If you're spinning plates, you worry less and less about whether or not you're trapped in the Ambiguous Zone. You simply don't have time for the games and "being strung along" when you're spinning multiple plates. If you start wondering whether or not a certain plate is going anywhere (sexual, friend zone, orbitor, etc.) you just put it on the back burner so you can focus on other plates/your life.

I can say from experience that Ambiguous Zone is not really a problem for me. Reason being that I'm usually subtly direct about my intentions with my new plate. I let them know via kino, escalation, conversation that I'm here to rumble and if they aren't up for it, there is the door. With the ones that do drag me into the Ambiguous Zone, I put them on the back burner.

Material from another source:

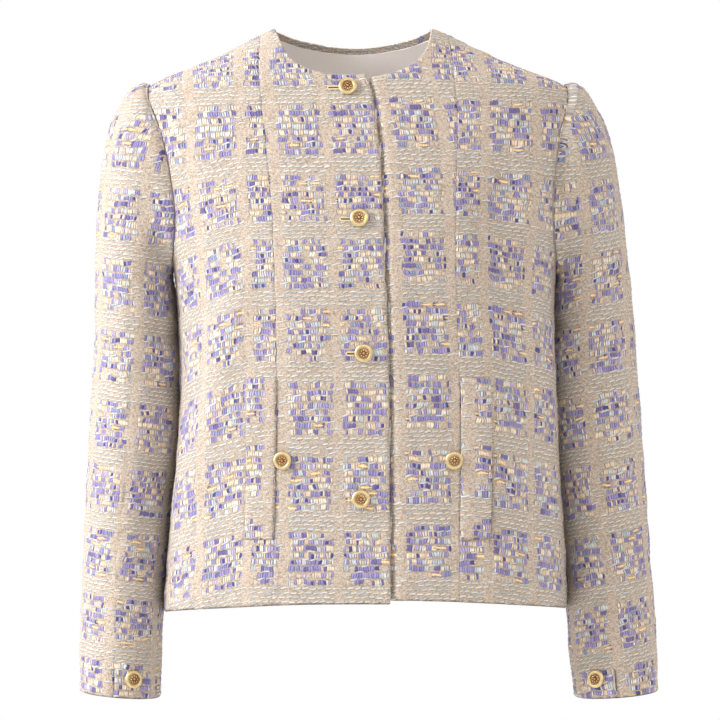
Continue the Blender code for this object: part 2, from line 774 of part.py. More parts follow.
def main():
    """Clears the scene and makes every piece."""
    for piece in list(bpy.data.objects):
        bpy.data.objects.remove(piece, do_unlink=True)
    bpy.context.scene.collection.children.link(bpy.data.collections.new(NAME))
    make_centre_front(RIGHT, "front_centre_right")
    make_centre_front(LEFT, "front_centre_left")
    make_side_front(RIGHT, "front_side_right")
    make_side_front(LEFT, "front_side_left")
    make_back()
    make_back_lining()
    make_sleeve(RIGHT, "sleeve_right")
    make_sleeve(LEFT, "sleeve_left")
    make_welt(RIGHT, "welt_right")
    make_welt(LEFT, "welt_left")
    make_buttons()


main()
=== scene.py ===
"""The looks of a cropped tweed jacket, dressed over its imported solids.

Every cloth piece starts as a flat box from bmesh operators, one unit wide and one long,
with a fine outer layer and a coarser inner one. It is then laid on the garment's form:
the body pieces on a stack of rounded rings, the sleeves between an outer and an inner
line. Each piece carries a UV map in millimetres of cloth, which the woven check follows.

Sizes are in millimetres until a mesh is written. The front faces -Y and the wearer's
left is at +X. A turn is an angle round the torso in degrees: 0 at the centre front, 90
at the wearer's left side and 180 at the centre back.
"""

import logging
import math
from collections.abc import Callable
from dataclasses import dataclass, field
from enum import Enum
from typing import NamedTuple

import bmesh
import bpy
import numpy as np
from mathutils import Matrix, Vector


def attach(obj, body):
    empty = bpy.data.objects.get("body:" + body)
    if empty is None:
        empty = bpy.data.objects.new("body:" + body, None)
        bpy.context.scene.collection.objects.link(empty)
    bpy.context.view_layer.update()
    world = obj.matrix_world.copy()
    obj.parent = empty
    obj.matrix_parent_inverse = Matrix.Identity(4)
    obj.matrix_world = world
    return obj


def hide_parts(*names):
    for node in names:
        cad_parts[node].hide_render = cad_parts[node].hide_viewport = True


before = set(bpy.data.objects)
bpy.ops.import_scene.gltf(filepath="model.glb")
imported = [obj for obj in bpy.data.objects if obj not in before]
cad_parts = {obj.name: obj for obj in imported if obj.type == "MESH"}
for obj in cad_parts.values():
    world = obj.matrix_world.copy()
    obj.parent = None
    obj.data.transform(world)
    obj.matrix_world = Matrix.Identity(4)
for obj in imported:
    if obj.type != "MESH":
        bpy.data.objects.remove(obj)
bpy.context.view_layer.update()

log = logging.getLogger("jacket")
MM = 0.001
UV_NAME = "cloth_mm"
# The point attribute that holds how much painted shade lies along hems and slits.
EDGE_SHADE_NAME = "painted_edge_shade"

Array = np.ndarray
Pair = tuple[Array, Array]
Point = tuple[float, float, float]
Rows = tuple[tuple[float, ...], ...]
Stops = tuple[tuple[float, str], ...]
Build = bmesh.types.BMesh
Material = bpy.types.Material
Mesh = bpy.types.Mesh
Object = bpy.types.Object
Socket = bpy.types.NodeSocket
Add = Callable[..., Socket]


class Side(Enum):
    """A side of the wearer, as the sign of its X."""

    RIGHT = -1
    LEFT = 1

    @property
    def word(self) -> str:
        """The side's name in a piece's name."""
        return self.name.lower()


Sided = dict[Side, float]


class Face(Enum):
    """The half of the torso form that a piece lies on."""

    FRONT = "front"
    BACK = "back"


# --- small sums ---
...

The response usually varies though when I put those plates on the back burner. Some will come and let me know that they're sexually interested. Others will indirectly, covertly let me know that they just want to be friends (because at this point, I'm far from being given that "let's just be friends" speech as I have NOT made any blatant attempts at getting sexual since I had put them on back burner). Some will remain orbitors but that's no big deal because I tend to not worry about them as much.

And you're right that you HAVE to make a move. You simply don't have time to *date* for 3-4 weeks, THEN have sex, then date more, and have more sex, etc...

That sexual chemistry HAS to be there. If it isn't, she will let you know or you yourself will figure it out. You got to strike while the iron is hot. Otherwise you will most definitely end up in the Ambiguous Zone.